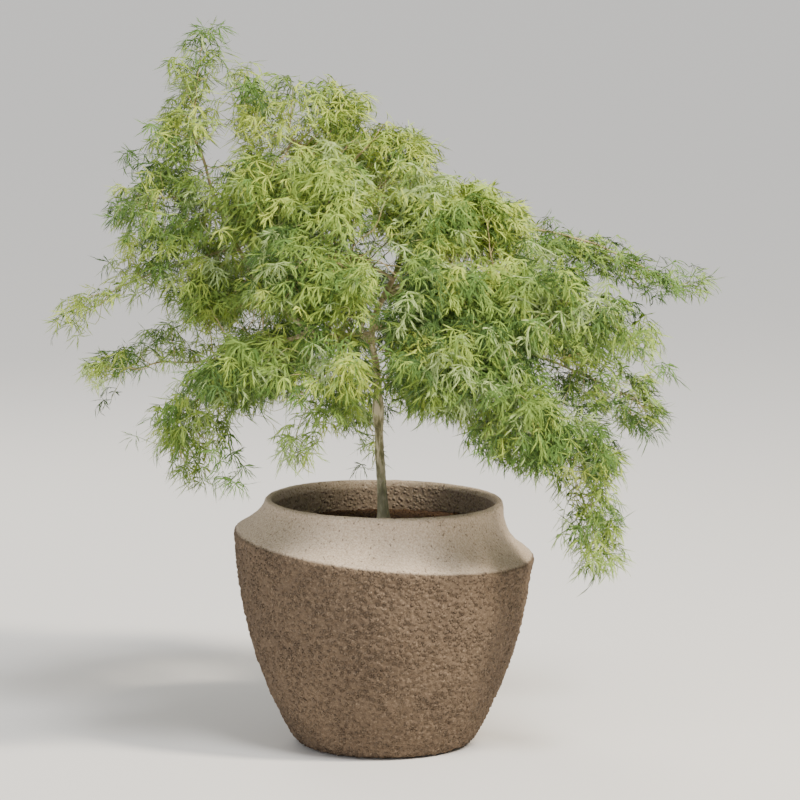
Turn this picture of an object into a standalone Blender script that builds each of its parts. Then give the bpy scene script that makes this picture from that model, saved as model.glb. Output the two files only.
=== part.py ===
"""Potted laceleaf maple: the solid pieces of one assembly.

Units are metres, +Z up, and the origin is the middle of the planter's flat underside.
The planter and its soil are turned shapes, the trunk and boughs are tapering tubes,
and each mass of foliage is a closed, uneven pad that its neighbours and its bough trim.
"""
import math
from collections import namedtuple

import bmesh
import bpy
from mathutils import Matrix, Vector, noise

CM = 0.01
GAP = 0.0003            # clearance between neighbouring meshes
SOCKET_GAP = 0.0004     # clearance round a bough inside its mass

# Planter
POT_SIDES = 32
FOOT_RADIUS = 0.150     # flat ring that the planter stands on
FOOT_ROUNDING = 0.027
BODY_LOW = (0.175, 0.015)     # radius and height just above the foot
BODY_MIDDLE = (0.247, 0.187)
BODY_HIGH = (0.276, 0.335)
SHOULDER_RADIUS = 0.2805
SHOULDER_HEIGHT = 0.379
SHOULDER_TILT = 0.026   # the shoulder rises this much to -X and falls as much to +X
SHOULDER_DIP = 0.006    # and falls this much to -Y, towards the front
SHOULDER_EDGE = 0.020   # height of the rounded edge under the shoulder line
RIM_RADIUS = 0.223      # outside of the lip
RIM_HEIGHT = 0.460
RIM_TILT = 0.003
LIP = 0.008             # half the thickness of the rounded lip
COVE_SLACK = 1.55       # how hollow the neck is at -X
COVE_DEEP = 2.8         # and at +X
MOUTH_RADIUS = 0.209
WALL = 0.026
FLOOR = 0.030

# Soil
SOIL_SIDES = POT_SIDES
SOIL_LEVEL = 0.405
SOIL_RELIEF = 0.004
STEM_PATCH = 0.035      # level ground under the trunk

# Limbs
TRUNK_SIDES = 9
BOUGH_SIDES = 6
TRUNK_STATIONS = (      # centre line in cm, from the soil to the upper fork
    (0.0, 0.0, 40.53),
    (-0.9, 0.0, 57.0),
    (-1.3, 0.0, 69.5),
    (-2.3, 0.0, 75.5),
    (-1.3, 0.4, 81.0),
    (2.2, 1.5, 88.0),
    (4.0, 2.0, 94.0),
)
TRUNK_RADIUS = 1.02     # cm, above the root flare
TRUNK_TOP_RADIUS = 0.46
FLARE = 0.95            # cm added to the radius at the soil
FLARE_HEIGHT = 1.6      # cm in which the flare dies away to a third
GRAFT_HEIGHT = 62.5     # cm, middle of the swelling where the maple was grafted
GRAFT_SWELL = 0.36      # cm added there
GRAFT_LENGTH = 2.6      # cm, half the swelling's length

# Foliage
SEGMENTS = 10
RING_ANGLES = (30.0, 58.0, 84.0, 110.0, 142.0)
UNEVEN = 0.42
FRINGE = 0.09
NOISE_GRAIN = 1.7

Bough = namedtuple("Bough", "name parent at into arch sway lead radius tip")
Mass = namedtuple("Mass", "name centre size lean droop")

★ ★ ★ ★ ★

* _What is expected_
Set down verbatim only the lines between the start of the data above and the line with "of one assembly.", both boundaries included.

* _The result_
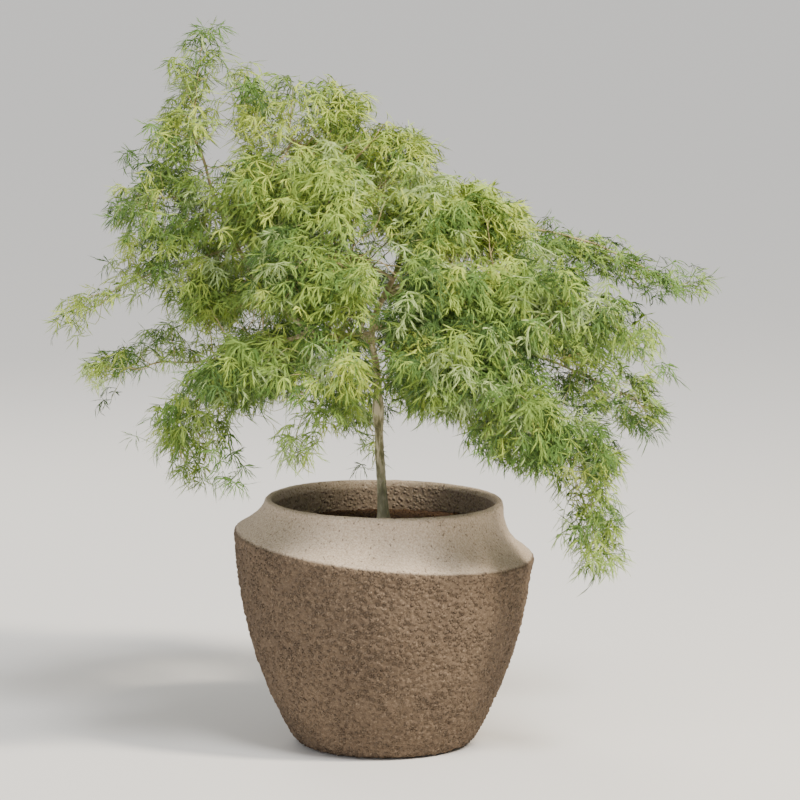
Turn this picture of an object into a standalone Blender script that builds each of its parts. Then give the bpy scene script that makes this picture from that model, saved as model.glb. Output the two files only.
=== part.py ===
"""Potted laceleaf maple: the solid pieces of one assembly.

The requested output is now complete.